The Ohio Poison Center is seeing a “sharp rise” in children's accidental ingestions of adult products containing THC and marijuana. 

In the Mahoning Valley, there have been several instances where children were sent to the hospital for accidentally ingesting adult substances. Two incidents in Warren involved children allegedly eating THC and marijuana edibles resulting in a man and a woman being charged with child endangering. Another incident happened in Boardman where a couple was convicted of child endangering after their daughter ate a THC-laced brownie. 

“We’re definitely seeing more than we have historically,” Richard Tvaroch, the Executive Director of Mahoning County Children’s Services said about children accidentally eating medications and adult substances. 

When those reports are made, children’s services are typically called into investigate.

“{If} the parents acted inappropriately in storage or god forbid even actively encouraged the usage; it could result in criminal charges from misdemeanors to felonies depending upon the particulars of the situation,” Tvaroch said. 

If the agency finds the parents can’t ensure that the situation wouldn’t happen again, they could remove the child from the home. 

Tvaroch feels the biggest reason for the uptick in accidents is because companies are making these drugs look like common candies or snacks. 

“A child sees that on a counter they’re going to think that's a gummy bear they are going to think it's something that mom and dad normally gives to them,” he said. 

If a child does ingest too much of a THC substance the effects it has on adults is magnified in kids. According to Akron's Children Hospital symptoms include:

  • Intoxication, such as slurred speech and poor coordination
  • Intense anxiety or panic attacks
  • Elevated heart rate
  • Shortness of breath or difficulty breathing
  • Nausea or dizziness
  • Excessive sleepiness
  • Seizures, in rare cases

If a child is suspected to have taken a substance, parents should call poison control or take them directly to the Emergency Room. If parents do bring a substance into their home, children's services said they should ask their dispensary how to properly store it and keep it away from children's reach. 

Ohio Poison Centers said children 2 to 3 years old are most at risk but they’re seeing these accidents with children as old as 5.

In 2022, 306 cases of THC ingestion involving children under 5 years old were reported to the OPC. In 2023, that number went up by 67 reports with the numbers for 2024 expected to continue to trend upwards. 

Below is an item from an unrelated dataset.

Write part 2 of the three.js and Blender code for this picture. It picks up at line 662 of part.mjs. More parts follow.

“The challenge with marijuana edibles is that the total THC dose can be exceptionally high and the food-based products are attractive to children (e.g. cookie, gummy, etc.),” The OPC said in a statement to 21 News. 

Nearly 85% of accidental ingestions require emergency room care. Of the children who were admitted to the ER 25% required advanced care in an intensive care unit setting according to the OPC. 

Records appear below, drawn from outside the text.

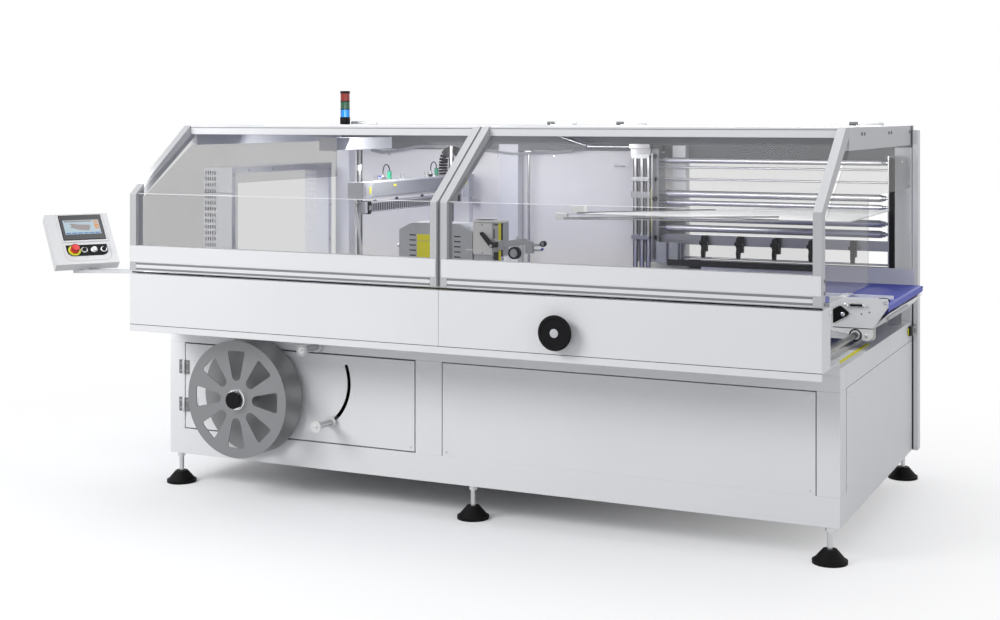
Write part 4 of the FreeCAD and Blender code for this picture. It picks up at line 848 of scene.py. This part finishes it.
piece("window_sill_strip", shadow_gap, (bar, (1890, 1436, 880), (2846, 1443, 921)))
# Two dark grey sheets of painted shade: one on the wall above the window, one under the rear beam
# along the roof.
piece("painted_shade_over_window", beam_shade_grey, (bar, (1770, 1438, 1373), (2846, 1443.5, 1453)),
      (bar, (60, 1394, 1426), (1770, 1440, 1453.6)))
plate_low, plate_high = reach("roller_plates")
piece("window_edge_strip", shadow_gap,
      (bar, (plate_high.x, plate_low.y - 4, 930), (plate_high.x + 22, plate_low.y + 16, 1410)),
      (bar, (1844, 1250.4, 908), (2531, 1252, 936)))
print("rollers capped, five clamps hung")

# %% [markdown]
# ## Film columns
# Three chrome columns carry the film former. Clamp blocks with a grip grasp them at several
# heights, which lets the operator set the film's path by hand. Over them lies a cross tube with
# its bracket, and behind them stand a flat pilaster of the wall and two grey plates with ribs.

# %% Clamp blocks and grips
post_low, post_high = reach("film_columns")
blocks, grips = bmesh.new(), bmesh.new()
for z in (1395, 1290, 1120, 1020):
    bar(blocks, (post_low.x + 4, post_low.y - 8, z), (post_high.x - 4, post_low.y + 40, z + 20))
    turned(grips, (post_high.x - 4, post_low.y + 12, z + 10), RIGHT,
           [(0, 6), (14, 6), (14, 11), (30, 9), (30, 0)], 16)
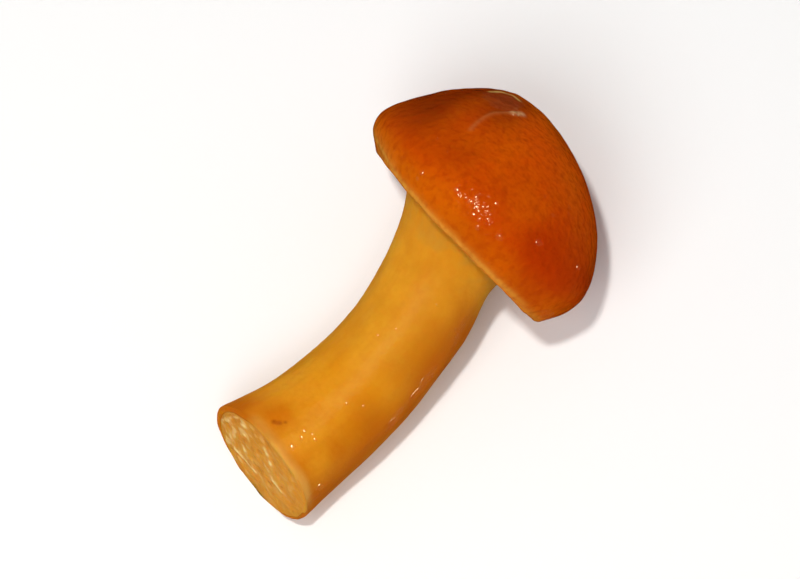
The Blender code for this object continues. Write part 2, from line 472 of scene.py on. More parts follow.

If the sales of THC and cannabis pick up in Ohio after the laws around it are ironed out, children’s services fear these accidents could be more common. 

“If the availability of these substances increase, the likelihood for unfortunate incidents increase so intuitively one could say one could lead to another,” Tvaroch said.

April is National Child Abuse Prevention Month. Reports of child abuse or neglect can be made to Mahoning County Children’s Services at 330-941-8888 or to the Childhelp National Child Abuse Hotline at 1-800-422-4453.